Repeat exactly the lines from the start of the material below up to and including the "return chart[far][near] if" line.

------------------------------------------------

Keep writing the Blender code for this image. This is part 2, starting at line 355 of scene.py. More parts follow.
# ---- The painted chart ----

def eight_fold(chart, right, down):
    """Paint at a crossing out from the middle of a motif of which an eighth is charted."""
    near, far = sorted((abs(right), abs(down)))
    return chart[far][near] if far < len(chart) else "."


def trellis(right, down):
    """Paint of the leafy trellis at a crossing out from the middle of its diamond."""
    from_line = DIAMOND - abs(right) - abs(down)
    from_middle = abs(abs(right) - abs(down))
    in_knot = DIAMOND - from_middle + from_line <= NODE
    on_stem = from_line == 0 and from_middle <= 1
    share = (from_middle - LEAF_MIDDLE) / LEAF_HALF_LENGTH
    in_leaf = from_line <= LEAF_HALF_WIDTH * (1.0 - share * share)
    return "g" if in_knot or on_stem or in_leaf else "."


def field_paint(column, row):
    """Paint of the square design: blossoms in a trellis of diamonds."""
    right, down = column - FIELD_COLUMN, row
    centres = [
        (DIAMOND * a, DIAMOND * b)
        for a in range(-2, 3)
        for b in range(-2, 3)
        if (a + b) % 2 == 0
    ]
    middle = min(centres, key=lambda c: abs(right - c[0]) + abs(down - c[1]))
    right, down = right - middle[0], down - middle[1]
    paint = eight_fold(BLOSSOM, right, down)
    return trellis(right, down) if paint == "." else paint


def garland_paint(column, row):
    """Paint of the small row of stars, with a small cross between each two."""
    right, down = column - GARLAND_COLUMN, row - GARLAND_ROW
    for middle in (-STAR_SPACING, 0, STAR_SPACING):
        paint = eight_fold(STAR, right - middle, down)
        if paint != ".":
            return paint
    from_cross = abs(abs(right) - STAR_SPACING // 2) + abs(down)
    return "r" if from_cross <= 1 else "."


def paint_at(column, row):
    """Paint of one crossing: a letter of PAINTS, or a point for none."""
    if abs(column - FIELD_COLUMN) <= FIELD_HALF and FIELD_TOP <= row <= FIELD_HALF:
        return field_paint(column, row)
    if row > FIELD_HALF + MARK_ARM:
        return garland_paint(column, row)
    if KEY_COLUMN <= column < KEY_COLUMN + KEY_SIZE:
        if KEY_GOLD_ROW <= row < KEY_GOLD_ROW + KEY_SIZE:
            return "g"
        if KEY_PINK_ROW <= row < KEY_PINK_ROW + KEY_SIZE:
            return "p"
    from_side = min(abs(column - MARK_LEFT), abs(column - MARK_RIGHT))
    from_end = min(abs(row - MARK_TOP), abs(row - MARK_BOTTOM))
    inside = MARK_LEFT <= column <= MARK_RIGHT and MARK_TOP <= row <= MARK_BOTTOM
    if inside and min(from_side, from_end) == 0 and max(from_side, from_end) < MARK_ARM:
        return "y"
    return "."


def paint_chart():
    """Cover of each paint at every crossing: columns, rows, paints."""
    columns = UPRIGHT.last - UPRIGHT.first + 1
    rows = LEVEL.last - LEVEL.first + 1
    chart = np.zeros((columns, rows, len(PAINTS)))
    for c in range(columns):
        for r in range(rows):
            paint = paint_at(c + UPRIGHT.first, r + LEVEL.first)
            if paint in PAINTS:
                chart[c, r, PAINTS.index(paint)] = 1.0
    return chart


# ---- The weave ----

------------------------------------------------

■ EXPECTED ANSWER ■
Keep writing the Blender code for this image. This is part 2, starting at line 355 of scene.py. More parts follow.
# ---- The painted chart ----

def eight_fold(chart, right, down):
    """Paint at a crossing out from the middle of a motif of which an eighth is charted."""
    near, far = sorted((abs(right), abs(down)))
    return chart[far][near] if far < len(chart) else "."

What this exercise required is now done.